Well, Eun Jeong is a problem that won’t go away. Trust me on that one.
We ended up with the proper squid version in the end. It was very good, actually. The son promised to take the beer off our tab to apologize. Of course, the mother, who handled the bill ignored what her son did and charged us for the beer. Rather than make another scene, we just paid and left.
That is customer service in Korea.
I know that’s not the usual experience, but I have experienced it too frequently here, compared to other places. Yes, in France, they can be outright rude and impatient and make you feel like the most uneducated plebe. But if you have a problem, they don’t try to ignore it and pretend it will go away.
This brings us back to Ape with Pipe. It has the potential to be something truly great. It already has the stamp of approval from the Itaewon socialite crowd.

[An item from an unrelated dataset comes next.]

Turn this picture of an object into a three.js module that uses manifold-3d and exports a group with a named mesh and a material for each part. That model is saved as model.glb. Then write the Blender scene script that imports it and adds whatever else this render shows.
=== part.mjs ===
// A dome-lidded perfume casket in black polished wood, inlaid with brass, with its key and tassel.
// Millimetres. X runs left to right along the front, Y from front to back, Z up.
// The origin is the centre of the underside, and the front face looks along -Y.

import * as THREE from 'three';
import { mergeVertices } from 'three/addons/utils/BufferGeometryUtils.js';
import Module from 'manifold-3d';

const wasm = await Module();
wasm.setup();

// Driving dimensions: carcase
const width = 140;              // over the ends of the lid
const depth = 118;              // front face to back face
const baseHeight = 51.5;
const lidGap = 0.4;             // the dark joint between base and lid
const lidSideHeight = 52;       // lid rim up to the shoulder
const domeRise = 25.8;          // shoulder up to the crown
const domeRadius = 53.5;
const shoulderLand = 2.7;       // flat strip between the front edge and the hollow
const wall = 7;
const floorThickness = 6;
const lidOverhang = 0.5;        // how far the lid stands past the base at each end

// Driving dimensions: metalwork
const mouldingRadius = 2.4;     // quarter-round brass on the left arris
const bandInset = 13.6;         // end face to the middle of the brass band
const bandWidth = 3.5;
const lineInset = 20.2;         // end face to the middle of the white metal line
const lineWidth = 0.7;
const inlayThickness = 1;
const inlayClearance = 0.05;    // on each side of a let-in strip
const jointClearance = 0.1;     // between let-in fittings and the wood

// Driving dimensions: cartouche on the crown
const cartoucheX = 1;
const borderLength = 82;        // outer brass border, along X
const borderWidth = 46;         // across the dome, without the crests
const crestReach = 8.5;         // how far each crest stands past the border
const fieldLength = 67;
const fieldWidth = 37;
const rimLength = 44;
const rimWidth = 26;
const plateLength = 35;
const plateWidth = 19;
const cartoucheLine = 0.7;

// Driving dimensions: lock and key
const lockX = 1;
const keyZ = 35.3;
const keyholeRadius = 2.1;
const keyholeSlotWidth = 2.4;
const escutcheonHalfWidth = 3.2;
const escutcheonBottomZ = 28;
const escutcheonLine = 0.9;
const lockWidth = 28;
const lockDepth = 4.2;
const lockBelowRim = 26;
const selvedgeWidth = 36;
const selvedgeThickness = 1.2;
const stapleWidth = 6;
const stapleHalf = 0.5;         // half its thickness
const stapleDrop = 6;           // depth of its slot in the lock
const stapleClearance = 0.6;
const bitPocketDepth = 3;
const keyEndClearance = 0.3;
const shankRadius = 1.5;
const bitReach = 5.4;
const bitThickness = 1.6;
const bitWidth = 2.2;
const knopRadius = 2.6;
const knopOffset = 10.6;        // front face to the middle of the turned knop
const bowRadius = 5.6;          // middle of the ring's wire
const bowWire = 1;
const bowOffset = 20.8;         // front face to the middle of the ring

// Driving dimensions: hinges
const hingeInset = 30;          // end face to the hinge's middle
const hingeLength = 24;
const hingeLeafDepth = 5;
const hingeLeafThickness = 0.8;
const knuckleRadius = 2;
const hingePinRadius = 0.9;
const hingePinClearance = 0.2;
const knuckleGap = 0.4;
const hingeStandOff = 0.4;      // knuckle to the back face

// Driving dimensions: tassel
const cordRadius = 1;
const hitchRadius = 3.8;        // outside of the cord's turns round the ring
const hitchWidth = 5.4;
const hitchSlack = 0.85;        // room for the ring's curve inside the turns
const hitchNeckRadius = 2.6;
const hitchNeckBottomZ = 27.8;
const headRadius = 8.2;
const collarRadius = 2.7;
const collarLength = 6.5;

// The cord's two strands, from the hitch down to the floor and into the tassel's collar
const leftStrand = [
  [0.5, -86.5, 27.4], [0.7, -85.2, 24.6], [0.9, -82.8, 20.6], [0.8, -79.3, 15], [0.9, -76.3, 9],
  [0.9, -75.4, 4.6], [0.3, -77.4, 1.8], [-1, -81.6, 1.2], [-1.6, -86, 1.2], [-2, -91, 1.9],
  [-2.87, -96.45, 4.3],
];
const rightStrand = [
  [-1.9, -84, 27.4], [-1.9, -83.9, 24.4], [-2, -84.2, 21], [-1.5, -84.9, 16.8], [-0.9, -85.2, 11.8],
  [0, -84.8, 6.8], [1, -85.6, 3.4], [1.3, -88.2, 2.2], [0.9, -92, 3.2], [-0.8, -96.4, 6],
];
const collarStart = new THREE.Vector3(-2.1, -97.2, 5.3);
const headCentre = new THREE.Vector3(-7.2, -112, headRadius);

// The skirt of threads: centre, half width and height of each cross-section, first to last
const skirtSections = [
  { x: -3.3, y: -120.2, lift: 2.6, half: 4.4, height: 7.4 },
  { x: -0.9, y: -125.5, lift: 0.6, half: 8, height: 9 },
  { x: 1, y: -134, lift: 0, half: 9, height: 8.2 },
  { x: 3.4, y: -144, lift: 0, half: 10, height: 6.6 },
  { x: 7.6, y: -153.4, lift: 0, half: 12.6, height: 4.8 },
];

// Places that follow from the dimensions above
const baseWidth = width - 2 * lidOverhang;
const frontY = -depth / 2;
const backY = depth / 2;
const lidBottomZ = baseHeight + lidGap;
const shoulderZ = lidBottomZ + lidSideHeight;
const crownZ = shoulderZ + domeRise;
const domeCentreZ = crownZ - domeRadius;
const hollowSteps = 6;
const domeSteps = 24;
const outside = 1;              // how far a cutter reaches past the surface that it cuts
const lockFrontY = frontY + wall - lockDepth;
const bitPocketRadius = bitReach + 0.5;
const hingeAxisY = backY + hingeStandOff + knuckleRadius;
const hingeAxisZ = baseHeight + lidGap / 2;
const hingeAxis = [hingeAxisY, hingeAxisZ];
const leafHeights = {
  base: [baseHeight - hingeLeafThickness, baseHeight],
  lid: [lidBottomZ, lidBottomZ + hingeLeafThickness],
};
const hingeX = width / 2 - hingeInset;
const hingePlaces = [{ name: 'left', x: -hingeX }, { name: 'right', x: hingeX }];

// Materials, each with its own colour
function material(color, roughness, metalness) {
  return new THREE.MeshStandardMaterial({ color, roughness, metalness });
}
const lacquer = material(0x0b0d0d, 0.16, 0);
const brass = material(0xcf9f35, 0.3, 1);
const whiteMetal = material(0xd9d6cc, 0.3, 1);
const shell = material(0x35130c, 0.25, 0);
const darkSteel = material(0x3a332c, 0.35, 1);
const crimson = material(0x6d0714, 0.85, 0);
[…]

Yet I’m afraid they rest on and rely too much on fake pretentiousness while letting the service and food suffer.
I almost didn’t publish this. In fact, it’s been sitting on the computer since May. But I’ve gone ahead and finished it because, talking to people, my experience was not isolated there.
So, what do you think? Is Ape with Pipe too pretentious, or am I being too pretentious?

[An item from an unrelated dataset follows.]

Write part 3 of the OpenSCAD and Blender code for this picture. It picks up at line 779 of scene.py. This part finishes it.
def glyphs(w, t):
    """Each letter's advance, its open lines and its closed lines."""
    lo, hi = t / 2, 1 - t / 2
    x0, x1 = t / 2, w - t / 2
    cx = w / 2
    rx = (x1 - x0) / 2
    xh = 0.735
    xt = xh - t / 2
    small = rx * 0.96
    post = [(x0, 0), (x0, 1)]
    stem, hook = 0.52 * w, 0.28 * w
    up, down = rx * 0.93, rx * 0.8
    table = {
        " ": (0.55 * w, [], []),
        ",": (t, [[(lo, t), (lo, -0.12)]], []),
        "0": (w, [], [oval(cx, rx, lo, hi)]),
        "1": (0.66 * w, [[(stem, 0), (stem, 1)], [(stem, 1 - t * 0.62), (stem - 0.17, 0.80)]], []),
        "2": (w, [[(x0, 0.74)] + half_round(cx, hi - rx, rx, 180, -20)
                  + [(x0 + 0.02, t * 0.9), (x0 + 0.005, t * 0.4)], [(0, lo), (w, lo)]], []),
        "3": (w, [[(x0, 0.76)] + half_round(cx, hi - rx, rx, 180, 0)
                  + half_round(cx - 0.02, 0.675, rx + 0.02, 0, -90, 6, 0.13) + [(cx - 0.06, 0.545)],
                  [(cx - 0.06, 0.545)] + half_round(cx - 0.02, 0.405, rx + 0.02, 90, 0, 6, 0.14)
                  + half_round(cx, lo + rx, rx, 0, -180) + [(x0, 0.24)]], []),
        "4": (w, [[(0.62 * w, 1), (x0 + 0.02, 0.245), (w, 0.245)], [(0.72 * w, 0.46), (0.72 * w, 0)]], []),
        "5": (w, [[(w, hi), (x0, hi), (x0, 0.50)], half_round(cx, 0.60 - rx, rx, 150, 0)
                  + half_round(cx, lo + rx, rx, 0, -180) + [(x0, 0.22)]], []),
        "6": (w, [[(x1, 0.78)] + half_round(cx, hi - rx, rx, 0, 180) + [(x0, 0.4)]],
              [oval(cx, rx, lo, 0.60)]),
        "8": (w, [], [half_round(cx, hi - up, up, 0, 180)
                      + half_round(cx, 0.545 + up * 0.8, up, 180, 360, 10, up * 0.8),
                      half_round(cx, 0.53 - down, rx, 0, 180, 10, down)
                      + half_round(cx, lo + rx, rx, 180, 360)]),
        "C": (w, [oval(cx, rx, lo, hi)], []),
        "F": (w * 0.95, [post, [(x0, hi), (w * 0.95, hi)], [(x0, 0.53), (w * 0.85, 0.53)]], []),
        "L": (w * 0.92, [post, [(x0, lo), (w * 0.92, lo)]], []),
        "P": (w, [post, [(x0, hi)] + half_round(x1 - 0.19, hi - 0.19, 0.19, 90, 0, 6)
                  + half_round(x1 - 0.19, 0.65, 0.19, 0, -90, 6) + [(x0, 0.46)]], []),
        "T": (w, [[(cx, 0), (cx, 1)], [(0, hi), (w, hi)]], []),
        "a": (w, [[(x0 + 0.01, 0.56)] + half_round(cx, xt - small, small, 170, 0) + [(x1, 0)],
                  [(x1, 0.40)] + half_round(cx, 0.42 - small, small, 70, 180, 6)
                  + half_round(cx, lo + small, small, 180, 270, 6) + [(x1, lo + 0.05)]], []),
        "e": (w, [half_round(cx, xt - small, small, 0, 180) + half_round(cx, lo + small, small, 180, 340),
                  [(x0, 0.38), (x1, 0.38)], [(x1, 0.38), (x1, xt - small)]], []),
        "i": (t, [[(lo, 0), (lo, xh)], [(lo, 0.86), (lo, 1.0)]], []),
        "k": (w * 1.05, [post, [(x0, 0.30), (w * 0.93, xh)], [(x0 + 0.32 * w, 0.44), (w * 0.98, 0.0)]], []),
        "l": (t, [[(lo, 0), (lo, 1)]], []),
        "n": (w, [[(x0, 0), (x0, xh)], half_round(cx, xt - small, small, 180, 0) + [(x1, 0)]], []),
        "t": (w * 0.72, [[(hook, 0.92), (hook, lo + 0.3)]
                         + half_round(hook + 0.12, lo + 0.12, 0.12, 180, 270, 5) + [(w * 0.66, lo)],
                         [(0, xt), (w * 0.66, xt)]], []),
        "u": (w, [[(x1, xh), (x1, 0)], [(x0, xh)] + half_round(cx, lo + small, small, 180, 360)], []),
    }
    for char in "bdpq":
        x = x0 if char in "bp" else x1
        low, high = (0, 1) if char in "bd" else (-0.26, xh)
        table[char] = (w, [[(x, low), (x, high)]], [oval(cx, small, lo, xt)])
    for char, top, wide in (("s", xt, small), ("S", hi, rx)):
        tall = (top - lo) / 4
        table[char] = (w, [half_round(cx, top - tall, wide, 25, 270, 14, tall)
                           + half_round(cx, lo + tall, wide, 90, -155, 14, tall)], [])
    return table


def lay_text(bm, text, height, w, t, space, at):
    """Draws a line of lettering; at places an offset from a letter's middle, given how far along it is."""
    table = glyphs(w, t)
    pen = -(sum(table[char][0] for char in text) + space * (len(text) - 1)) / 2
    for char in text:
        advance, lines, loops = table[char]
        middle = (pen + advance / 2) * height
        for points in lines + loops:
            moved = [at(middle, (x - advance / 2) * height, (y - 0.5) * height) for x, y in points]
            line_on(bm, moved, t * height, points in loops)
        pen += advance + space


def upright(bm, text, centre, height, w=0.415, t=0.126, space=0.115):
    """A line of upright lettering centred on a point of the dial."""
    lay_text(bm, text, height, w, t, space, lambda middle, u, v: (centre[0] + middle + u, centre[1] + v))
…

yeah its hard when youre talking about servers that make 4,000-5,000 won an hour. ive been a waiter for 4 years now and the thing that drives me back home are the tips. if i was making that shitty of a wage i really wouldnt give a damn.
Not sure I trust the first sentence of this article! If I were Ape with Pipe’s owner, and I read this review, I’d feel that it was a negative review, despite the author’s attempt to say that AwP’s problems aren’t unique to AwP.
That said, I thought the analysis of the dysfunction at many Korean restaurants, where customer service implies little in the way of actual “service,” was spot-on.